Carolina vive en Villa Independencia, a 20 minutos del centro de Lomas de Zamora. A los 16 años le descubrieron un tumor maligno en el fémur y después de varias sesiones de quimioterapia y una operación en la que le pusieron una prótesis en la rodilla, se recuperó. Durante el tratamiento bajó diez kilos y perdió todo el pelo. Pero acentuó un carácter con el que se enfrenta a lo que le pongan delante. “Mi única meta después de operada fue poder andar en bicicleta otra vez –dice–, y es como que toda mi rehabilitación la hice pensando en eso. Lo tomé así: había que curarse de algo y listo. Por ahí otras personas hubieran dicho ‘no hago nada porque en dos o tres meses me muero’, pero yo no pensé en eso y salió todo bien.”
Para Carolina, que todo lo organiza según objetivos a cumplir y obstáculos a superar, en este momento su única meta es recibirse de médica. En un punto, su historia es típica: “siempre me gustó la medicina pero lo que me pasó fue la gota que rebalsó el vaso para decidirme a estudiar”, dice. Para eso tuvo que volver a entrar a la Casa Cuna, donde se había tratado durante 7 meses. “En primer año cursé una materia ahí y cuando entraba sentía ese olor del ascensor, que lo tengo impregnado, y me quería ir porque cuando estaba en tratamiento lo sentía y automáticamente empezaba a vomitar, antes de recibir ninguna droga”, dice. Pero eso pasó, como todo.
A Marcos la enfermedad lo inclinó para otro lado. Como antes, vive con su familia en San Isidro. Pero ya no es más aquel chico serio. Escucha reggae y anda “en busca del viento” para poder lanzarse al agua en su tabla de windsurf. Ahora se toma las cosas de otra manera, dice.
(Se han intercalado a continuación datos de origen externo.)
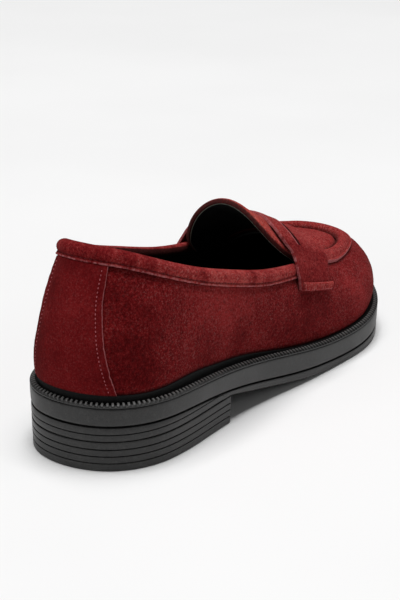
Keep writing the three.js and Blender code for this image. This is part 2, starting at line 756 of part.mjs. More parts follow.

Lo que suele aparecer como un lugar común se desvanece al escucharlo. “Antes cualquier cosa me preocupaba. Me volvía loco si tenía una prueba y no había estudiado. Ahora la verdad es que no me importa si me va mal o no, trato de estudiar pero no me voy a poner mal por eso. Ahora soy el vago,pero feliz. Eso es lo que importa. Si vivís amargado no vivís, no es lo mismo”, dice. Eso, confiesa, le trae algunos problemas con las madres de sus amigos, que le recriminan que es el ejemplo “no indicado” para sus hijos.
Marcos se enteró de que tenía un tumor maligno en la cadera a los 17 años. Después de un año de tratamiento con quimioterapia y rayos, se recuperó. Desde entonces se controla cada seis meses. Y en marzo le dan el alta definitiva, igual que a Carolina.
Como si la enfermedad hubiera acentuado su capacidad para hacer sólo lo que tiene ganas, una vez recuperado descubrió el windsurf (“lo que más me gusta de todo”). Hoy divide sus días entre la facultad (estudia administración de empresas) y el agua. “Le dedico 4 o 5 horas por día. Apenas salgo de la facu me voy para Perú Beach, en Acassuso y el río. Y los sábados y domingos doy clases”, cuenta. Aunque si hay viento, las clases se suspenden. Carga su tabla y se va a Quilmes; ahí con viento del sudeste hay olas casi tan grandes como en el mar. La búsqueda del viento lo lleva habitualmente a Mar del Plata o a Pinamar, donde también da clases durante el verano. Como todo windsurfista, su sueño del pibe es poder viajar a Hawai.
Si bien Marcos dice que pasó por su enfermedad como por un resfrío, porque no entendía muy bien qué tenía (o no quiso saber), tiene muy claro que lo que vino después no cayó de la nada. “Lo del Aconcagua es una forma de darte cuenta que todavía podés hacer más de lo que hiciste. Es como si la enfermedad te hubiese hecho más fuerte y hacés cosas que antes ni en sueño pensabas”, dice. Carolina no se detiene en esas cosas, simplemente actúa. “Ya está, ya la pasé y no voy a estar toda la vida pensando en que estuve enferma”, dice. No son ni quieren ser ejemplo para nadie. Cargan con sus historias como pueden, como la mayoría de los mortales. Pero tienen esa especie de poder que te da el saber de lo que sos capaz.